= Data provided =
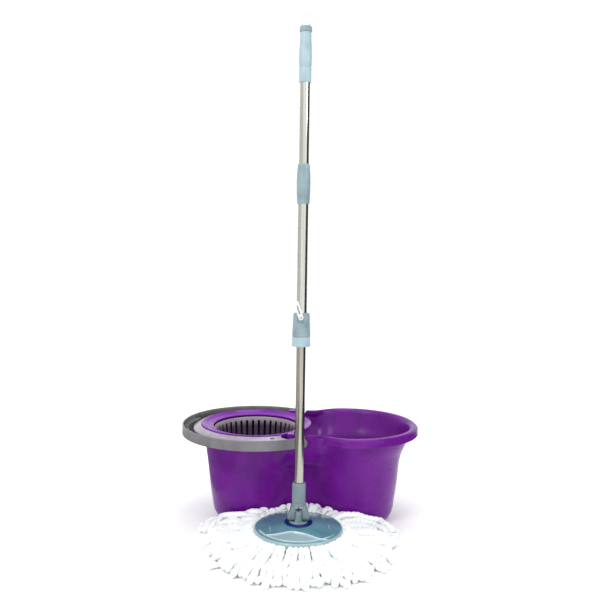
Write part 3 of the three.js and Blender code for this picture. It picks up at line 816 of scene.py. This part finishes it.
def yarn_reach(angle):
    """How far the yarn spreads from the mop's axis along a bearing."""
    left, right = max(0.0, -math.cos(angle)), max(0.0, math.cos(angle))
    back = max(0.0, math.sin(angle))
    return (YARN_REACH + 12 * left * left + 7 * right * right) * (1 - 0.14 * back)


def free_room(angle, z):
    """How far a yarn can run from the mop's axis before it meets the tub."""
    for r in range(70, 210, 2):
        if tub_distance(*polar(r, angle, MOP_AT), z) < YARN_R + 1.5:
            return r
    return 400


def yarn_start(angle, z, share, rng):
    """The first shape of one yarn, before it settles: points in the mop's own frame."""
    reach = yarn_reach(angle) * share * rng.uniform(0.9, 1.035) - YARN_R
    room = free_room(angle, YARN_TUB_Z)
    bend = rng.uniform(-0.10, 0.10)
    points = []
    if room > reach:
        for t in np.linspace(0, 1, round((reach - YARN_ROOT_R) * 1.08 / YARN_STEP) + 1):
            r = YARN_ROOT_R + (reach - YARN_ROOT_R) * t
            a = angle + bend * t * t
            height = YARN_R + (z - YARN_R) * (1 - t) ** 1.15 * (1 + 2.3 * t)
            shoulder = SHOULDER_RISE * math.exp(-((r - 90) / 6) ** 2) if z == YARN_LAYERS[0][0] else 0
            points.append((*polar(r, a), height + shoulder))
        return np.array(points)
    side = 1 if math.sin(angle - math.pi / 2) + rng.uniform(-0.35, 0.35) > 0 else -1
    steep = 0.45 if math.cos(angle) < -0.3 else 1.0
    crest = z + rng.uniform(10, 22) * (z / 26) * steep
    for t in np.linspace(0, 1, 9):
        r = YARN_ROOT_R + (room - YARN_ROOT_R) * math.sin(t * math.pi / 2)
        rise = math.sin(math.pi * min(1, t * 1.25)) if t < 0.6 else 1 - (t - 0.6) * 2.2
        height = z + (crest - z) * rise
        points.append((*polar(r, angle), max(YARN_R, height)))
    last = Vector(points[-1])
    a, r = angle, room
    for k in range(rng.randint(7, 11)):
        a += side * YARN_STEP / r
        r = min(free_room(a, YARN_TUB_Z), yarn_reach(a))
        points.append((*polar(r, a), max(YARN_R, last.z - 4 * (k + 1))))
    return np.array(points)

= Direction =
Output every line above without altering anything.

= Task solution =
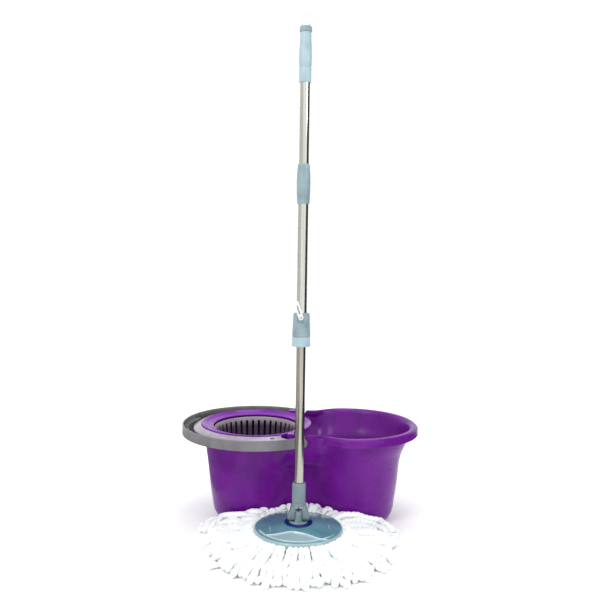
Write part 3 of the three.js and Blender code for this picture. It picks up at line 816 of scene.py. This part finishes it.
def yarn_reach(angle):
    """How far the yarn spreads from the mop's axis along a bearing."""
    left, right = max(0.0, -math.cos(angle)), max(0.0, math.cos(angle))
    back = max(0.0, math.sin(angle))
    return (YARN_REACH + 12 * left * left + 7 * right * right) * (1 - 0.14 * back)


def free_room(angle, z):
    """How far a yarn can run from the mop's axis before it meets the tub."""
    for r in range(70, 210, 2):
        if tub_distance(*polar(r, angle, MOP_AT), z) < YARN_R + 1.5:
            return r
    return 400


def yarn_start(angle, z, share, rng):
    """The first shape of one yarn, before it settles: points in the mop's own frame."""
    reach = yarn_reach(angle) * share * rng.uniform(0.9, 1.035) - YARN_R
    room = free_room(angle, YARN_TUB_Z)
    bend = rng.uniform(-0.10, 0.10)
    points = []
    if room > reach:
        for t in np.linspace(0, 1, round((reach - YARN_ROOT_R) * 1.08 / YARN_STEP) + 1):
            r = YARN_ROOT_R + (reach - YARN_ROOT_R) * t
            a = angle + bend * t * t
            height = YARN_R + (z - YARN_R) * (1 - t) ** 1.15 * (1 + 2.3 * t)
            shoulder = SHOULDER_RISE * math.exp(-((r - 90) / 6) ** 2) if z == YARN_LAYERS[0][0] else 0
            points.append((*polar(r, a), height + shoulder))
        return np.array(points)
    side = 1 if math.sin(angle - math.pi / 2) + rng.uniform(-0.35, 0.35) > 0 else -1
    steep = 0.45 if math.cos(angle) < -0.3 else 1.0
    crest = z + rng.uniform(10, 22) * (z / 26) * steep
    for t in np.linspace(0, 1, 9):
        r = YARN_ROOT_R + (room - YARN_ROOT_R) * math.sin(t * math.pi / 2)
        rise = math.sin(math.pi * min(1, t * 1.25)) if t < 0.6 else 1 - (t - 0.6) * 2.2
        height = z + (crest - z) * rise
        points.append((*polar(r, angle), max(YARN_R, height)))
    last = Vector(points[-1])
    a, r = angle, room
    for k in range(rng.randint(7, 11)):
        a += side * YARN_STEP / r
        r = min(free_room(a, YARN_TUB_Z), yarn_reach(a))
        points.append((*polar(r, a), max(YARN_R, last.z - 4 * (k + 1))))
    return np.array(points)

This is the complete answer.